Yesterday, Manhattan Associates Inc. (NASDAQ: MANH) reported annual revenue of $1.042 billion, up from $929 million last year. This represents year-over-year growth of 12.1%. Manhattan joins a select group of supply chain software suppliers – SAP, Blue Yonder, and Oracle – generating over $1 billion in annual revenue.
Manhattan Associates is a leader in two markets, warehouse management systems and omnichannel systems. The WMS solution optimizes productivity and throughput in distribution centers and warehouses. Supporting modules include labor and yard management.
Manhattan’s Omnichannel solutions provide an operating platform for digital commerce, retailers, and wholesale businesses. Comprising Order Management, Store Inventory Fulfillment, Call Center, Point of Sale (POS), and Customer Engagement as their core applications, Manhattan Omnichannel solutions provide CRM capabilities for contact center agents; end-to-end process enablement for store associates, and enterprise-wide inventory availability determination, order fulfillment optimization, and POS capabilities.
The company also sells supply chain planning and transportation management solutions.
Manhattan has been on a journey to get all their products on their microservices cloud-native Active Platform. In 2024, their supply chain planning solution was added to the platform. For customers with multiple supply chain products from Manhattan, much better orchestration of supply chain processes can occur.
This allows for enables bi-directional collaboration between supply chain planning and execution systems. Companies have a known problem synchronizing their supply chain plans with what can actually be executed. Manufacturers refer to it as the “shop floor to top floor disconnect.” This reflects the difficulty in synching the plans finalized in an integrated business planning executive meeting with what the shop floor is capable of manufacturing and fulfilling in the short-term time planning horizon.
The same disconnect can happen in the warehouse and in transportation. For example, if a promotion plan has not been correctly modeled for the warehouse, there may not be enough storage capacity, dock doors, or workers to execute the day’s work. However, a Manhattan Active SCP plan is built with an understanding of what the warehouse is capable of from the bottom up. In the case of a big promotion, the resulting plan would be “smoothed” by beginning the execution of the plan days earlier.
What Manhattan is doing on the transportation side is also significant. In a warehouse, workers pick cases and build pallets. Pallet building logic understands the dimensions and weights of the cartons.
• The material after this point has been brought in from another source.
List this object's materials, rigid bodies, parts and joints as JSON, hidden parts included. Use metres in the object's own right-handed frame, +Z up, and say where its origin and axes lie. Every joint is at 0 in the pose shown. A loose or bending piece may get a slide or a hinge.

Based on this, the solution understands that you can’t build a six-layer set of cartons on a pallet with product A. Product A is too big. It must be five layers. Similarly, you must put product C on the bottom layers on a different pallet. If you put product B on the bottom, those cartons will be crushed.
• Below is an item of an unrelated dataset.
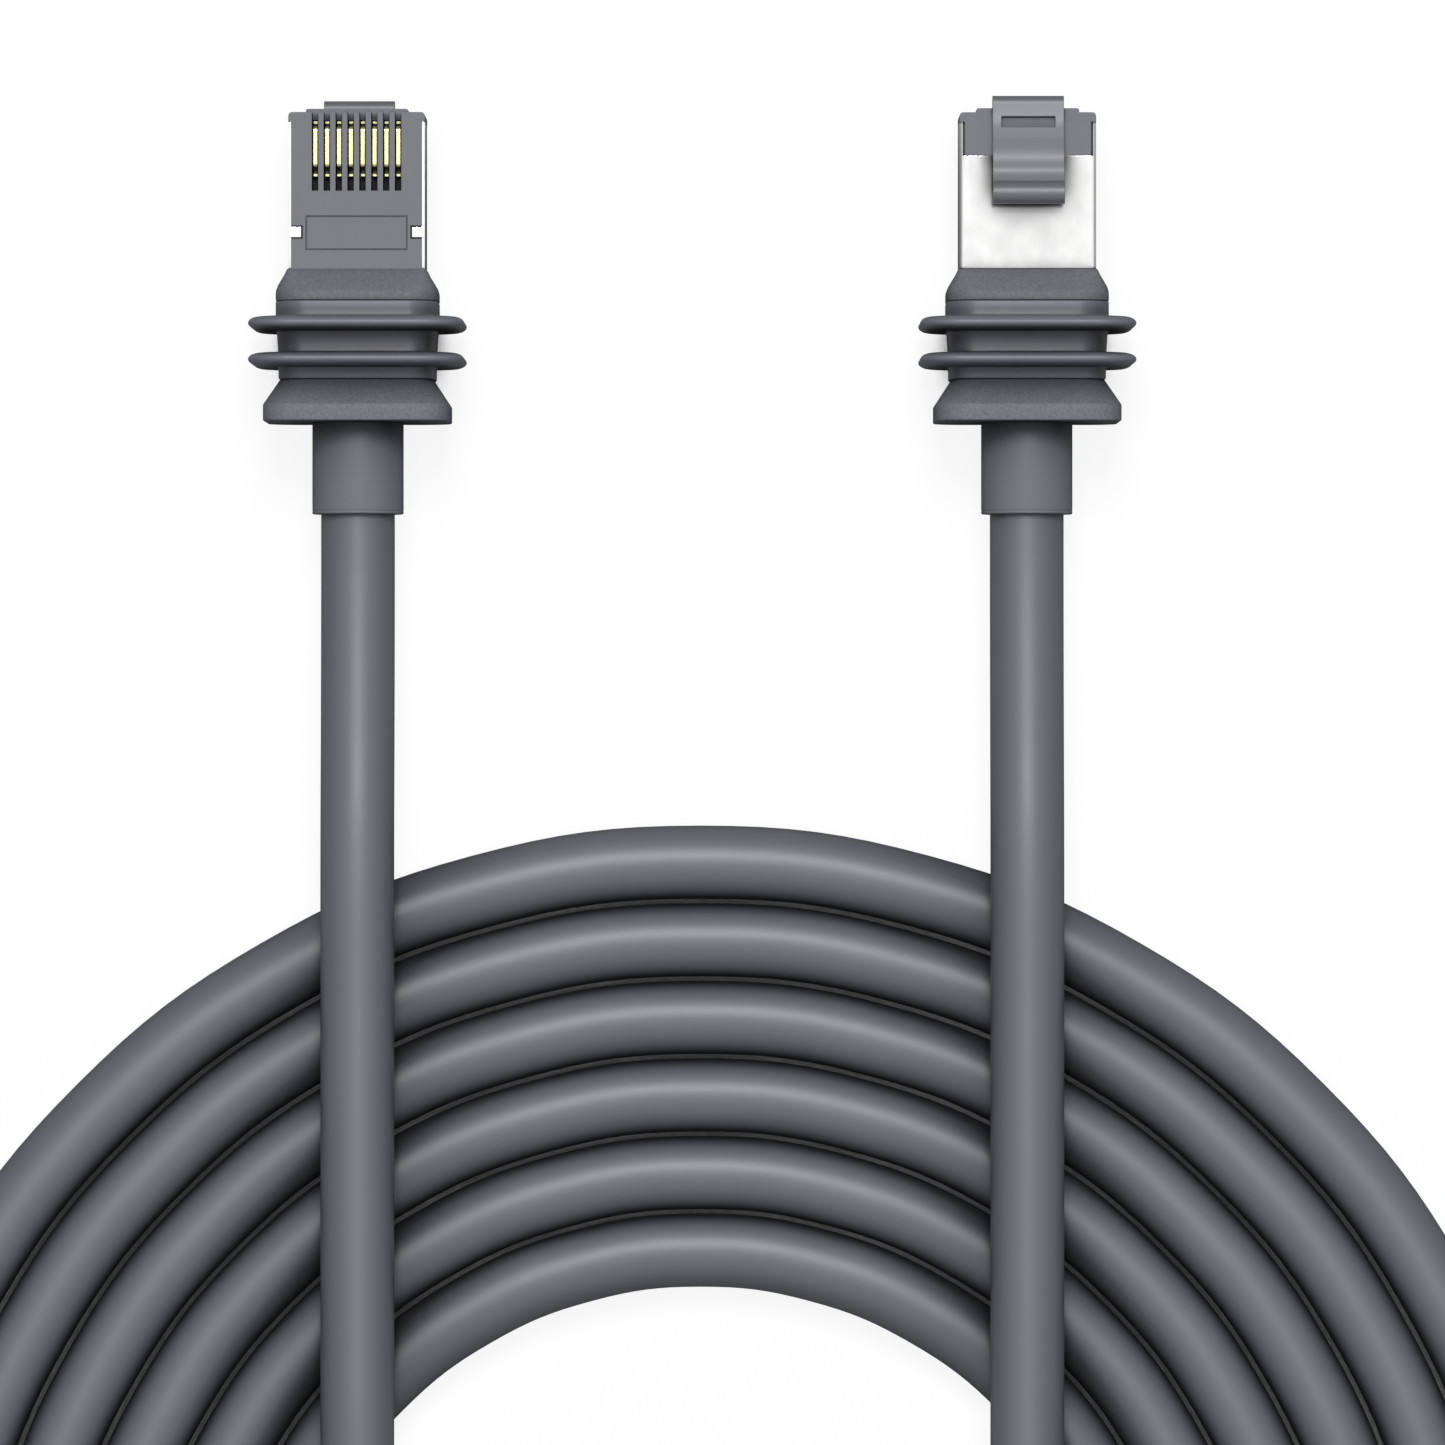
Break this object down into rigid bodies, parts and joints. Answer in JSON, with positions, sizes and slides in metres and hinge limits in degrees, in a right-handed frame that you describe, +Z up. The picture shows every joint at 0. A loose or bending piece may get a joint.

Once the pallet plan is complete, you can build a better truckload. The logic behind how many pallets it takes to fill a truck is similar to pallet-building logic. The trailer build is based on the dimensionality and weight of the pallets with a full understanding of issues like crushability and whether the pallets will weigh out or cube out a trailer. Cubing out is preferable; companies don’t like to ship air. A transportation plan built with a full granular understanding of trailer building constraints can also be smoothed.
In short, the bidirectional messaging between Manhattan’s SCE and SCP solutions helps create far more feasible and executable plans.
Manhattan’s growth has likely been driven by both the functionally rich WMS and omnichannel solutions and the advantages their platform brings to their customers.
In something of a surprise, the company is only forecasting 2-3% growth in the coming year. Eddie Capel, the CEO of Manhattan Associates explained this by saying, “We do remain cautious on the global economy, though, which has become more acute for our services business. Near term headwinds for our services surfaced as about 10% of our customers with in flight implementations reduced their planned services work for the upcoming year.” Services are important for Manhattan. They represent over 50% of the company’s revenues.